Stan was running along the tow path toward us and, smiling, he informed us we were bang on target. Almost an hour later we came to the first official check point and our second support pit stop. We threw a little more food down us, then back to paddling. During our training, we'd always welcomed a portage after an hour or so, just to be able to get out of the boat and stretch those initial aches we got.
We were now at 11 miles and still no portage. Crazy wanting a portage, because once they started, they came thick and fast!! On approaching the Croftons, a series of 7 locks, all within a mile or so of each other, we'd decided we would carry the boat passed all the locks. Having done this section in training, and getting in and paddling between the locks, we worked out it would be as quick, if not quicker to carry the boat.
By now, we were being passed regularly by quicker crews, we had managed to pass a few crews, but now we were being constantly overtaken. Amazed at some of the crews and there apparent complete ease of paddling technique, flying along with a slower cadence than us. We also had to cope with the constant wake created as the boats passed us, Rob was doing his best to steer us into the clearer water directly behind the boat, but it was still making our paddling harder.
By the time we got to Kintbury, we were 10 minutes down on our race plan, our crew gently encouraged us that picking it up a bit would be nice.
After about 7 hours of paddling I was beginning to struggle with my back again. I'd had a similar problem when we paddled a 30 mile training session on the Thames, I'd put it down then, to the rough conditions we encountered. But here I was, at the same sort of time and distance, getting the same problem. It felt like someone was holding by shoulders and gently pulling me backwards. Once I'd sat myself back upright, the same again, hands on my shoulders, pulling back...on and on this went. We would clamber out of the boat at the next portage, each one getting harder.
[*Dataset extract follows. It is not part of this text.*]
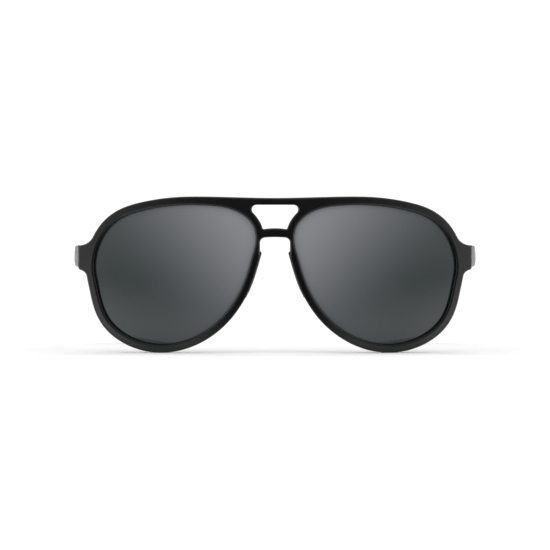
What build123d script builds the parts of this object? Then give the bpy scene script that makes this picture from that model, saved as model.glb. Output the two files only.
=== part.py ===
"""Full-rim plastic aviator sunglasses with a double bridge, standing open on a table.

Millimetres.  X runs across the face, Y runs back towards the ears, Z is up.  The glasses
stand on the bottoms of the rims and the tips of the temples, so Z = 0 is the table.
Everything is modelled for the wearer's +X side and mirrored to the other side.
"""

from build123d import *
from math import acos, asin, cos, radians, sin, sqrt, tan
import os

os.makedirs("parts", exist_ok=True)

# ---------------------------------------------------------------- lenses
lens_width = 61.0          # boxed size of the cut lens, across
lens_height = 51.5         # boxed size of the cut lens, up and down
lens_spacing = 73.8        # between the two lens centres
lens_radius = 133.0        # outer curve of the lens
lens_thickness = 1.8
lens_depth = 0.95          # lens crown below the front of the frame
lens_bite = 0.65           # how far the lens edge sits inside the rim
groove_gap = 0.05          # clearance between the lens and its groove

# Outline of the lens, as shares of its half width and half height, from the temple side
# over the brow to the nose and back under.
LENS_SHAPE = [
    (0.99, -0.04), (0.941, 0.454), (0.73, 0.764), (0.397, 0.92),
    (0.013, 0.99), (-0.459, 0.99), (-0.803, 0.88), (-0.99, 0.61),
    (-0.961, 0.27), (-0.851, -0.142), (-0.611, -0.586), (-0.292, -0.87),
    (0.102, -1), (0.528, -0.914), (0.828, -0.64),
]

# ---------------------------------------------------------------- front
front_radius = 165.0       # the front is moulded on a sphere of this radius
front_thickness = 4.4
rim_width = 3.05           # rim from the lens opening to its outer edge
edge_round_front = 0.8     # outer edge of the front, as polished
edge_round_back = 0.6
opening_round = 0.8        # front edge of the lens opening
opening_round_back = 0.4

brow_rise_mid = 27.7       # top of the brow bar above the lens centres, at the middle
brow_leaves = 0.30         # share of the lens outline where the bar leaves the rim
brow_bar_width = 2.5       # the bar at the middle, top to bottom
bridge_rise = 16.8         # top of the lower bridge above the lens centres
bridge_width = 3.2         # the lower bridge, top to bottom
bridge_arch = 0.35         # rise of both bridge edges at the middle
window_round_top = 1.7     # corners of the window between brow bar and bridge
window_round_bottom = 0.4
nose_notch = 5.4           # half width of the gap between the rims, under the bridge
nose_notch_round = 4.0     # where the sides of that gap run into the rims
nose_round = 1.9           # corners where the bridge meets the sides of that gap

end_piece_reach = 71.1     # from the middle to the outer end of an end piece
end_piece_height = 8.9
end_piece_rise = 6.0       # middle of the end piece above the lens centres
end_piece_corner = 1.2
flare_fill_top = 0.9904    # share of the end piece's edge that its round to the rim takes
flare_fill_bottom = 0.9429
end_piece_inner = 62.4     # inner wall of the end piece, at its back
end_piece_slope = 6.0      # how far that wall leans towards the nose
end_piece_skin = 1.6       # the end piece block starts this far behind the front
end_piece_back_round = 1.0

# ---------------------------------------------------------------- hinges
hinge_reach = 65.6         # hinge axis from the middle
hinge_back = 23.3          # hinge axis behind the frontmost point of the front
toe_in = 5.0               # the open temple leans in by this angle, degrees
barrel_radius = 1.35
knuckle_height = 1.3
knuckle_count = 5
knuckle_gap = 0.05         # between two knuckles
hinge_offset = 1.8         # hinge axis behind the joint between front and temple
leaf_thickness = 0.9
leaf_height = 5.0
leaf_length = 14.0
leaf_corner = 1.2
leaf_recess = 0.5          # depth of the leaf in the inner face of the temple
barrel_clearance = 0.15    # between the barrel and the leaf of the temple
flange_thickness = 1.0
flange_lip = 0.35          # flange beyond the barrel, towards the nose
anchor_length = 2.6
anchor_thickness = 2.0
anchor_height = 5.2
anchor_hole = 0.8          # radius of the keying hole in the anchor
screw_radius = 0.65
screw_running_gap = 0.03   # screw to the temple's knuckles
screw_seat_gap = 0.01      # screw to the front's knuckles
screw_head_radius = 1.0
screw_head_height = 0.7
screw_head_gap = 0.04
screw_slot_width = 0.35
screw_slot_depth = 0.35

# ---------------------------------------------------------------- temples
temple_rise = 6.4          # middle of the temple above the lens centres, at the hinge
temple_slope = 4.0         # fall of the temple towards the ear, degrees
temple_thickness = 4.0     # at the hinge
temple_thickness_ear = 3.2
temple_height = 7.7        # at the hinge
temple_height_mid = 5.6
temple_height_tip = 6.8
temple_front_length = 30.0  # stretch of constant height that carries the plate
temple_straight = 92.0     # from the hinge axis to the start of the ear bend
ear_bend_radius = 32.0
ear_bend_drop = 36.0       # turn of the ear bend, downwards, degrees
ear_bend_in = 9.0          # turn of the ear bend, inwards, degrees
end_gap = 0.05             # between the end piece and the open temple
temple_round = 0.8
wire_radius = 0.7
wire_gap = 0.02            # the moulding around the core wire
wire_start = 17.0          # behind the hinge axis
wire_stop = 7.0            # short of the end of the temple

# ---------------------------------------------------------------- metal trim
plate_length = 27.0
plate_thickness = 1.2
plate_recess = 0.4
plate_margin = 0.1         # temple above and below the plate
plate_bevel_side = 0.4     # bevel of the plate, measured through its thickness
plate_bevel_face = 0.7     # bevel of the plate, measured across its face
badge_radius = 2.6
badge_height = 0.8
badge_place = 5.8          # behind the hinge axis
badge_ring_outer = 1.65    # radii of the ring turned into the badge's face
badge_ring_inner = 1.3
badge_ring_depth = 0.2
badge_stem_radius = 0.8
badge_stem_length = 0.8
badge_gap = 0.02
rivet_places = (2.6, 10.8)  # behind the hinge axis
rivet_radius = 0.6
rivet_head_radius = 1.0
rivet_head_height = 0.35
rivet_gap = 0.02
rivet_end_depth = 0.5      # how far a rivet runs into the plate

# ---------------------------------------------------------------- nose pads
pad_top = 7.6              # above the lens centres
pad_bottom = -8.0
pad_width = 1.9
pad_depth = 6.0            # behind the back of the rim
pad_splay = 24.0           # lean of the pad away from the nose, degrees
pad_proud = 0.35           # pad beyond the rim, towards the nose
pad_round = 0.7
pad_wrap = 0.55            # how far the pad reaches forward round the rim's back edge
stem_inset = 0.4           # pad stem from the outer edge of the rim
stem_width = 0.9
stem_length = 5.0
stem_depth = 1.1           # how far the stem runs into the rim

# Stretches of the lens outline, as shares of its length from the temple side over the brow.
# In each of them the rim passes a height only once.
UPPER_TEMPLE_SIDE = (-0.02, 0.20)
LOWER_TEMPLE_SIDE = (-0.15, 0.10)
UPPER_NOSE_SIDE = (0.33, 0.47)
MIDDLE_NOSE_SIDE = (0.40, 0.55)
LOWER_NOSE_SIDE = (0.40, 0.65)
UNDER_THE_LENS = (0.50, 1.00)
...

Our support crew did a sterling job to sort my back out, the problem wasn't pain, I could have worked through pain. Mind over matter, pop a few more pain killers, but this was different. I just couldn't keep myself upright! 3 more hours we paddled, I just kept thinking of my family on Westminster Bridge, cheering as we approached. I thought of all the encouraging things people had said to before we started.
I kept thinking of Rob and the fact that he appeared to be still in good shape in front of me. I focused on the middle of his buoyancy aid, focusing, but leaning back I'd go. It got to the point where I was almost laying backwards on the back of the boat! I knew, after 10 hours of paddling that there was no way I could continue, we'd dropped 50 minutes time already and, with the tide at Teddington giving us a 2 hour window, it was apparent that we would never make it.
Pulling into Aldermaston, I was leaning right back. We eased into the portage. Our support crew, Tony and Judith encouraged us out. I just sat in the boat, held onto the portage with my right arm, sunk my head into my forearm and shed the tears! I was totally, utterly, unquestionably gutted!! Never did I expect we would not make it, never did I expect we would retire, let alone so damn early!
It was a sombre drive home. Sunday was like someone had died. Monday, not much different. But Tuesday...come Tuesday, Rob and I had talked, 2013 was another year, we had learnt a huge amount over the last 8 months.
We are fortunate to have Les and Lee at RHS and Jeff Cribb to feed off for coaching! We'll be back, we have to be, we have to complete it, we have to see that Westminster Bridge from the river.